Indian vendors cast their fight in similar terms. A visa shortage “is detrimental not only to the interests of companies established in India,” said Raju, of Satyam, “but even more so for companies, consumers and investors in the United States.” But critics argue that Indian vendors have motives antithetical to those behind the congressional authorization of the H-1B legislation.
Rather than building a thriving community of experts and innovators in the United States, the Indian firms seek to funnel work – and expertise – away from the country. While Gates, in his Senate testimony, argued that the goal for H-1B holders should be permanent U.S. residency, the option means little to Indian outsourcing firms, which usually rotate their H-1B workers in and out of the country every few years.

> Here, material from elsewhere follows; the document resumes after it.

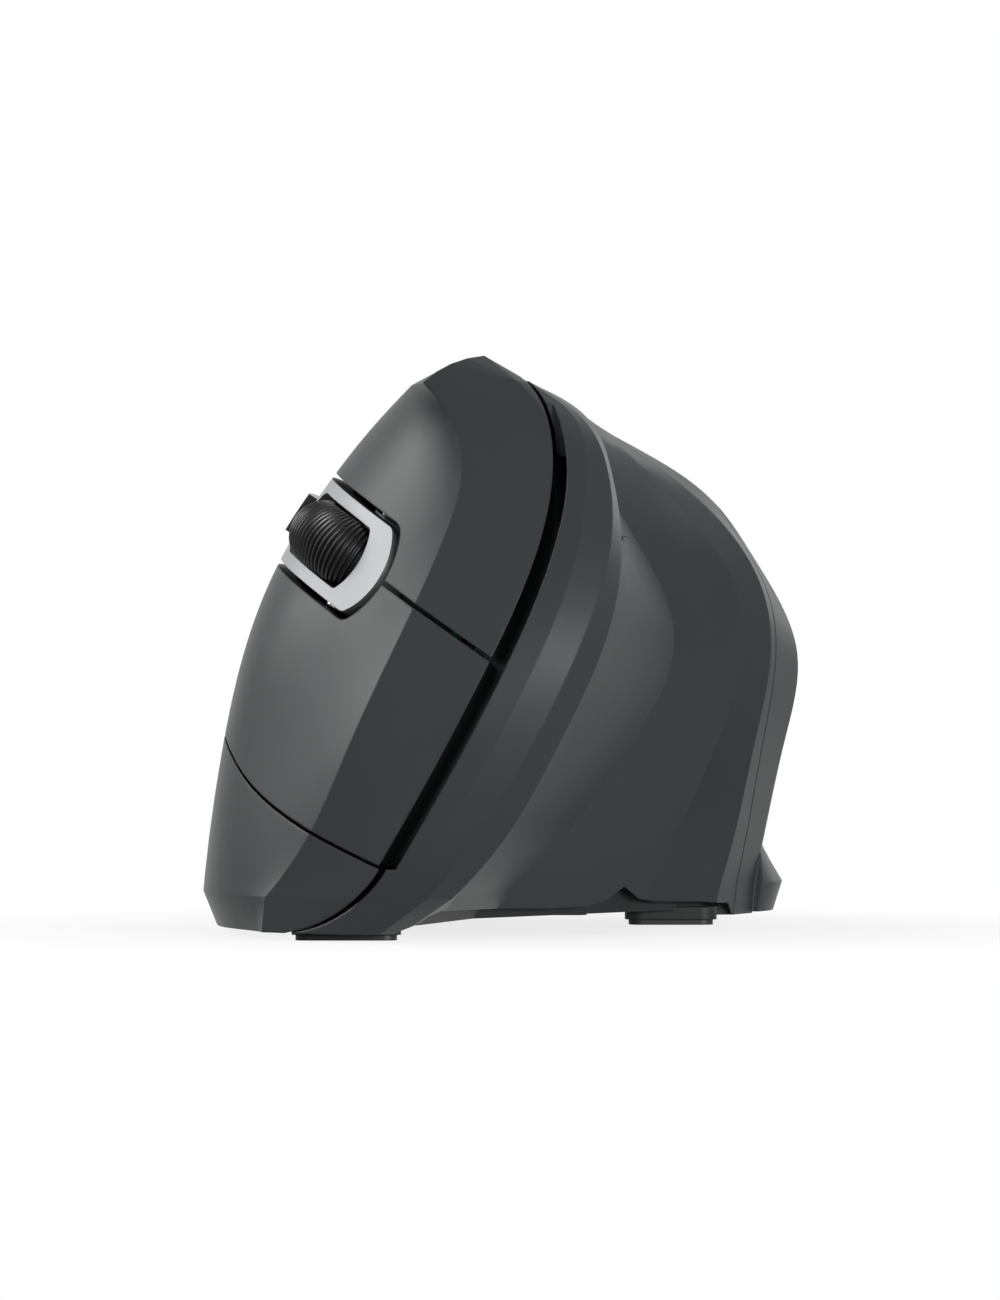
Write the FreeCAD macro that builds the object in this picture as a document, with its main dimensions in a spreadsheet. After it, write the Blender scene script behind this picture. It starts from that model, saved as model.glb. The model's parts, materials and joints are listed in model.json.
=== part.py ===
# Right-handed upright mouse: faceted moulded casing, two sprung main buttons,
# ribbed scroll wheel on a rocking cradle, thumb buttons, and all that it holds inside.
# Frame: +Z up, the nose faces -Y, the finger side is -X and the thumb side +X.
# The origin lies on the table, under the middle of the mouse. The shapes are drawn from
# an axis beside it, and middle_x and middle_y bring each finished sub-part over it.
import FreeCAD
import Part
import math
import os
import re

V = FreeCAD.Vector

# Driving sizes in millimetres, and degrees where the name says so.
SIZES = [
    # Casing
    ("middle_x", 0.95),
    ("middle_y", 0.23),
    ("wall", 2.2),
    ("root_depth", 0.8),
    ("seam_gap", 0.45),
    ("button_gap", 0.6),
    ("palm_seam_y", 21.0),
    ("button_rear_y", 9.0),
    ("base_bottom", 1.9),
    ("base_thickness", 2.2),
    ("fit_gap", 0.15),
    ("screw_radius", 1.1),
    ("screw_head_radius", 2.0),
    ("screw_head_height", 1.2),
    ("screw_length", 9.0),
    ("boss_radius", 3.0),
    ("boss_height", 12.0),
    ("boss_web", 12.0),
    ("flange_out", 4.5),
    ("channel_gap", 1.0),
    ("channel_floor", 1.2),
    ("channel_rear_y", -39.0),
    ("tongue_front_y", -43.5),
    ("tongue_low_z", 60.5),
    ("tongue_slant", 0.07),
    ("tongue_overlap", 6.0),
    ("lip_height", 3.6),
    ("lip_thickness", 1.2),
    # Slanted deck that carries the wheel and the main switches
    ("slope_degrees", 57.1),
    ("skew_degrees", 3.1),
    ("wheel_x", -17.4),
    ("wheel_y", -25.5),
    ("wheel_z", 47.9),
    ("deck_level", -14.4),
    ("board_thickness", 1.6),
    ("deck_thickness", 2.0),
    ("rib_thickness", 2.0),
    ("front_rib_y", -37.0),
    ("rear_rib_y", 8.0),
    # Scroll wheel
    ("tyre_radius", 10.6),
    ("tyre_width", 8.4),
    ("tyre_crown", 2.3),
    ("hub_radius", 7.2),
    ("hub_width", 7.6),
    ("hub_rim", 1.2),
    ("hub_web", 1.8),
    ("hub_boss_radius", 2.6),
    ("rib_count", 84),
    ("tyre_rib", 0.42),
    ("rib_depth", 0.5),
    ("axle_radius", 1.2),
    ("running_gap", 0.05),
    ("wheel_side_gap", 0.3),
    # Wheel surround and resolution button
    ("surround_width", 12.4),
    ("surround_front", -15.9),
    ("rear_leg_q", 25.0),
    ("surround_bulge", 2.9),
    ("surround_corner", 1.4),
    ("wheel_slot_front", -11.3),
    ("wheel_slot_rear", 11.4),
    ("slot_front_bulge", 1.7),
    ("slot_rear_bulge", 4.8),
    ("slot_corner", 1.1),
    ("dpi_width", 5.6),
    ("dpi_front", 13.4),
    ("dpi_rear", 23.0),
    ("dpi_proud", 1.5),
    ("stem_size", 2.0),
    # Cradle
    ("cradle_plate", 1.2),
    ("cradle_side", 5.2),
    ("cradle_pivot_q", 15.5),
    ("cradle_pivot_r", -8.9),
    ("cradle_pin_radius", 1.0),
    ("ear_thickness", 2.0),
    # Micro switches
    ("switch_length", 12.8),
    ("switch_width", 5.8),
    ("switch_height", 6.5),
    ("plunger_length", 2.8),
    ("plunger_width", 1.2),
    ("plunger_rise", 0.8),
    ("plunger_root", 3.0),
    ("plunger_offset", 2.0),
    ("press_gap", 0.1),
    ("main_switch_p", 13.6),
    ("main_switch_q", -7.4),
    ("middle_switch_p", 10.4),
    ("middle_switch_q", 6.5),
    # Main button pivots
    ("pivot_q", 32.6),
    ("pivot_r", -1.8),
    ("pivot_pin_radius", 1.2),
    ("pivot_pin_half", 11.9),
    ("sleeve_radius", 2.5),
    # Small push switches
    ("tact_size", 6.0),
    ("tact_height", 3.2),
    ("tact_plunger_radius", 1.6),
    ("tact_plunger_rise", 0.7),
    # Thumb buttons
    ("side_board_x", 5.2),
    ("side_board_thickness", 1.2),
    ("side_button_low", 51.2),
    ("side_button_high", 56.6),
    ("forward_front_y", -36.5),
    ("forward_rear_y", -26.4),
    ("back_front_y", -25.6),
    ("back_rear_y", -15.5),
    ("side_proud", 0.6),
    ("side_gap", 0.35),
    # Bottom of the mouse
    ("main_board_z", 7.4),
    ("battery_x", 1.0),
    ("battery_z", 12.6),
    ("battery_radius", 7.25),
    ("battery_front_y", -4.0),
    ("battery_length", 49.2),
    ("battery_cap_radius", 2.7),
    ("battery_cap_length", 1.3),
    ("door_left_x", -6.7),
    ("door_right_x", 8.7),
    ("door_hinge_y", 2.6),
    ("door_rear_y", 47.0),
    ("door_thickness", 2.0),
    ("door_pin_radius", 0.7),
    ("receiver_x", -17.6),
    ("receiver_y", 23.5),
    ("receiver_width", 14.4),
    ("receiver_length", 18.6),
    ("receiver_height", 6.2),
    ("glide_thickness", 0.7),
    ("foot_corner", 2.1),
    ("sensor_x", -17.0),
    ("sensor_y", -12.0),
    ("power_x", -17.0),
    ("power_y", 1.0),
]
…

Consider the deployment of Atul Pevekar, a 29-year-old Indian engineer for Tata Consultancy Services, an outsourcing vendor. A year ago, and five years out of college, he was sent to Minnesota on an H-1B. His assignment: to work with a U.S. retailer to relay its information technology needs back to TCS's Indian staff, to which the retailer has outsourced scores of jobs.
“I am a link between the people who are doing coding in India and the client,” Pevekar said by telephone.
He earns $60,000 a year, five times his pay in India. But he must leave the country within a year or two. Like many Indian vendors, TCS does not seek permanent residency for most employees, even though the H-1B lets companies do so.
And so he will not join, at least not now, that narrative of the industrious outsider who makes a fresh start in the United States, brings his zeal and drive, invents something grand, creates jobs and pays taxes. Instead, he will empty his bank account, take his savings home and vanish from the country as quietly as he arrived.